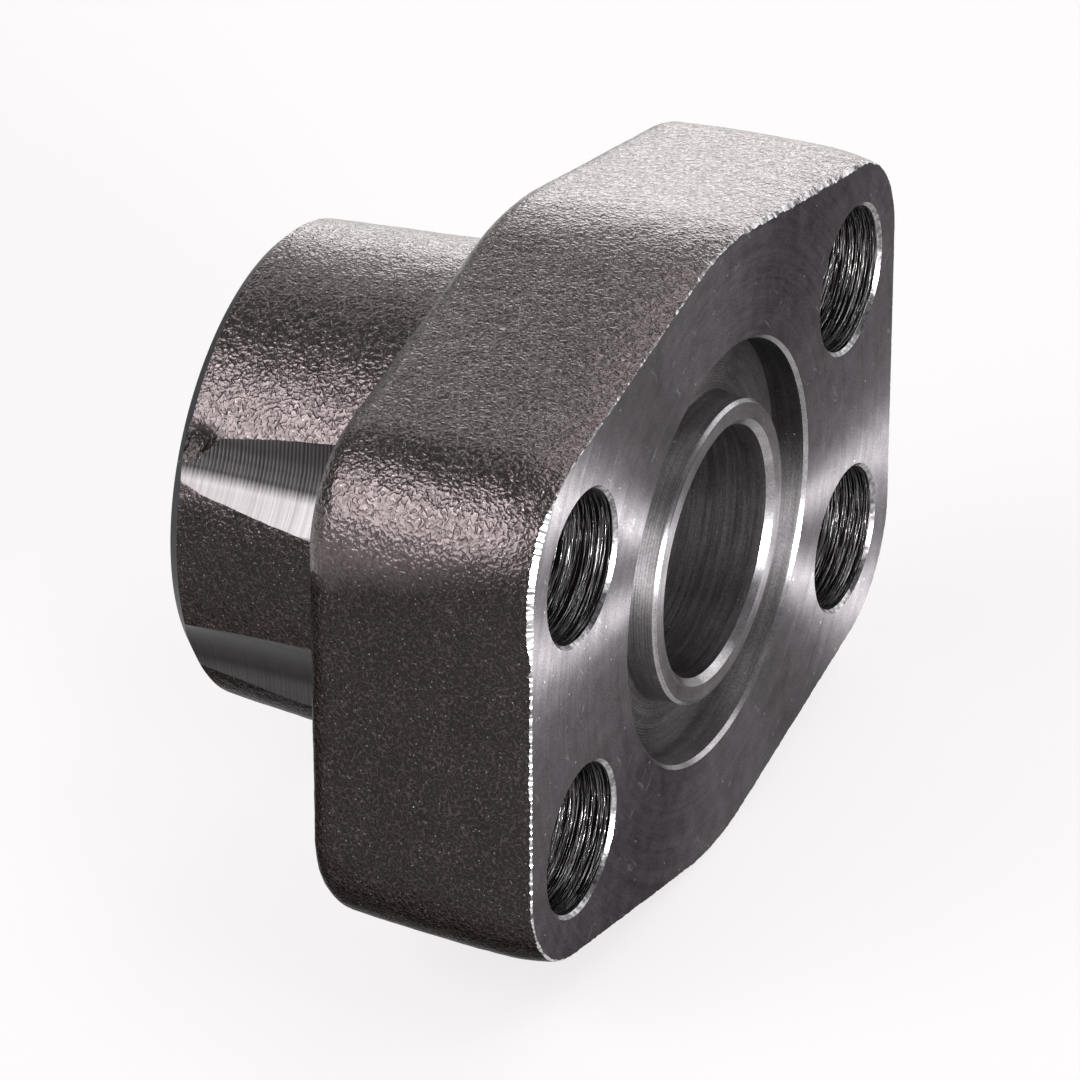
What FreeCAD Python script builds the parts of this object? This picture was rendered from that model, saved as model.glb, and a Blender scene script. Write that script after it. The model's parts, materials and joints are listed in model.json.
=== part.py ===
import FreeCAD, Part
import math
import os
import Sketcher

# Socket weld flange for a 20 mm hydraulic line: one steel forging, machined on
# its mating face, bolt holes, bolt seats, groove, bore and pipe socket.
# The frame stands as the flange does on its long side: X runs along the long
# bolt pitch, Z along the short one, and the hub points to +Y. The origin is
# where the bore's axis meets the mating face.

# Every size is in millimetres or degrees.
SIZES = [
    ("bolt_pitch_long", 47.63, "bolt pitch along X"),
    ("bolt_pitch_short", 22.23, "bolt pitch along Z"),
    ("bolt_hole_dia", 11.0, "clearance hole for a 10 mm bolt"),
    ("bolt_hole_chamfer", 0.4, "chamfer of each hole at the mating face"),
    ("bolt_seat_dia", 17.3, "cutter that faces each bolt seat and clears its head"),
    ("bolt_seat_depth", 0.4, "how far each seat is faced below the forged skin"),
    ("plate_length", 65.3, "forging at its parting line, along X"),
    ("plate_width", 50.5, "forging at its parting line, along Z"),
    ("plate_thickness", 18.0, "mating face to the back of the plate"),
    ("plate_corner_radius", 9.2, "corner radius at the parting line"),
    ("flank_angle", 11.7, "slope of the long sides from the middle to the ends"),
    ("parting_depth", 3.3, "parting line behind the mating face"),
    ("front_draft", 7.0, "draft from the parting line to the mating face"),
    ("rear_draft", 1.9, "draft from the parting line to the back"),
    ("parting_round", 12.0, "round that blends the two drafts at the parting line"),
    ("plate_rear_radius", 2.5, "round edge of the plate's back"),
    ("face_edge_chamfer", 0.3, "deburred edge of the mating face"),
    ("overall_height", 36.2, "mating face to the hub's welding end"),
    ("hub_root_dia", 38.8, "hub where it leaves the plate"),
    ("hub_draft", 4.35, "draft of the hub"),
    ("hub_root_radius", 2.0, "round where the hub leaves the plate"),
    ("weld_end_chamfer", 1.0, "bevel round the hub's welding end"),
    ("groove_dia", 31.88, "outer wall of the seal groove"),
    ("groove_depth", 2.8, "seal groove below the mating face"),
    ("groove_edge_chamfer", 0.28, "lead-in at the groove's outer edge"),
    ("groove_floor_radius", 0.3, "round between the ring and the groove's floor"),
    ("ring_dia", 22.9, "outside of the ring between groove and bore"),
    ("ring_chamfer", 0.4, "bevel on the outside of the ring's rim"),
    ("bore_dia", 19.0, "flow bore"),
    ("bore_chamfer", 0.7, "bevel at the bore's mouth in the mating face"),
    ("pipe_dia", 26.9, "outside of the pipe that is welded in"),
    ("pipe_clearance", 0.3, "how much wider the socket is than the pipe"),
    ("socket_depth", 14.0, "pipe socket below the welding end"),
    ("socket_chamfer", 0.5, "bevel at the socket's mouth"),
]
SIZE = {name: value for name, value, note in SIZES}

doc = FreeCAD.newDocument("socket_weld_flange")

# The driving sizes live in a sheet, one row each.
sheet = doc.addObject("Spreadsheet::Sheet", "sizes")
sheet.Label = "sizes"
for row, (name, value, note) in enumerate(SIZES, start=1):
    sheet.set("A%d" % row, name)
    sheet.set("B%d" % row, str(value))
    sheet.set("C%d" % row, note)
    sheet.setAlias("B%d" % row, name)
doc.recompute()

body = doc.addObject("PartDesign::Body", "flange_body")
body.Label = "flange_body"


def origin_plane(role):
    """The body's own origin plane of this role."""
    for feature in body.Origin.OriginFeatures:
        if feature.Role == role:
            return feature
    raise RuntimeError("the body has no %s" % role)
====
■ Work to do ■
Each line of the listing should be copied exactly.

■ Written solution ■
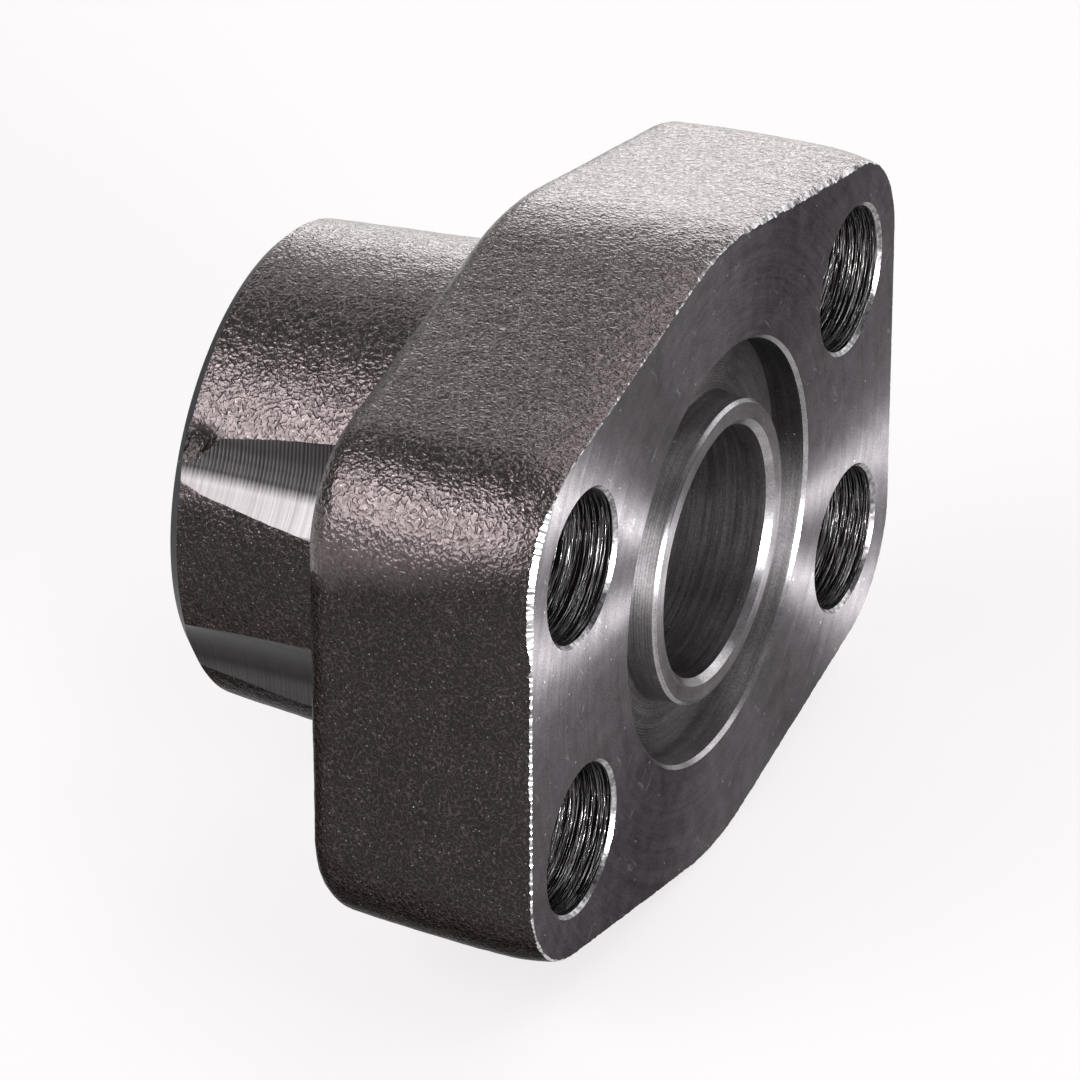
What FreeCAD Python script builds the parts of this object? This picture was rendered from that model, saved as model.glb, and a Blender scene script. Write that script after it. The model's parts, materials and joints are listed in model.json.
=== part.py ===
import FreeCAD, Part
import math
import os
import Sketcher

# Socket weld flange for a 20 mm hydraulic line: one steel forging, machined on
# its mating face, bolt holes, bolt seats, groove, bore and pipe socket.
# The frame stands as the flange does on its long side: X runs along the long
# bolt pitch, Z along the short one, and the hub points to +Y. The origin is
# where the bore's axis meets the mating face.

# Every size is in millimetres or degrees.
SIZES = [
    ("bolt_pitch_long", 47.63, "bolt pitch along X"),
    ("bolt_pitch_short", 22.23, "bolt pitch along Z"),
    ("bolt_hole_dia", 11.0, "clearance hole for a 10 mm bolt"),
    ("bolt_hole_chamfer", 0.4, "chamfer of each hole at the mating face"),
    ("bolt_seat_dia", 17.3, "cutter that faces each bolt seat and clears its head"),
    ("bolt_seat_depth", 0.4, "how far each seat is faced below the forged skin"),
    ("plate_length", 65.3, "forging at its parting line, along X"),
    ("plate_width", 50.5, "forging at its parting line, along Z"),
    ("plate_thickness", 18.0, "mating face to the back of the plate"),
    ("plate_corner_radius", 9.2, "corner radius at the parting line"),
    ("flank_angle", 11.7, "slope of the long sides from the middle to the ends"),
    ("parting_depth", 3.3, "parting line behind the mating face"),
    ("front_draft", 7.0, "draft from the parting line to the mating face"),
    ("rear_draft", 1.9, "draft from the parting line to the back"),
    ("parting_round", 12.0, "round that blends the two drafts at the parting line"),
    ("plate_rear_radius", 2.5, "round edge of the plate's back"),
    ("face_edge_chamfer", 0.3, "deburred edge of the mating face"),
    ("overall_height", 36.2, "mating face to the hub's welding end"),
    ("hub_root_dia", 38.8, "hub where it leaves the plate"),
    ("hub_draft", 4.35, "draft of the hub"),
    ("hub_root_radius", 2.0, "round where the hub leaves the plate"),
    ("weld_end_chamfer", 1.0, "bevel round the hub's welding end"),
    ("groove_dia", 31.88, "outer wall of the seal groove"),
    ("groove_depth", 2.8, "seal groove below the mating face"),
    ("groove_edge_chamfer", 0.28, "lead-in at the groove's outer edge"),
    ("groove_floor_radius", 0.3, "round between the ring and the groove's floor"),
    ("ring_dia", 22.9, "outside of the ring between groove and bore"),
    ("ring_chamfer", 0.4, "bevel on the outside of the ring's rim"),
    ("bore_dia", 19.0, "flow bore"),
    ("bore_chamfer", 0.7, "bevel at the bore's mouth in the mating face"),
    ("pipe_dia", 26.9, "outside of the pipe that is welded in"),
    ("pipe_clearance", 0.3, "how much wider the socket is than the pipe"),
    ("socket_depth", 14.0, "pipe socket below the welding end"),
    ("socket_chamfer", 0.5, "bevel at the socket's mouth"),
]
SIZE = {name: value for name, value, note in SIZES}

doc = FreeCAD.newDocument("socket_weld_flange")

# The driving sizes live in a sheet, one row each.
sheet = doc.addObject("Spreadsheet::Sheet", "sizes")
sheet.Label = "sizes"
for row, (name, value, note) in enumerate(SIZES, start=1):
    sheet.set("A%d" % row, name)
    sheet.set("B%d" % row, str(value))
    sheet.set("C%d" % row, note)
    sheet.setAlias("B%d" % row, name)
doc.recompute()

body = doc.addObject("PartDesign::Body", "flange_body")
body.Label = "flange_body"


def origin_plane(role):
    """The body's own origin plane of this role."""
    for feature in body.Origin.OriginFeatures:
        if feature.Role == role:
            return feature
    raise RuntimeError("the body has no %s" % role)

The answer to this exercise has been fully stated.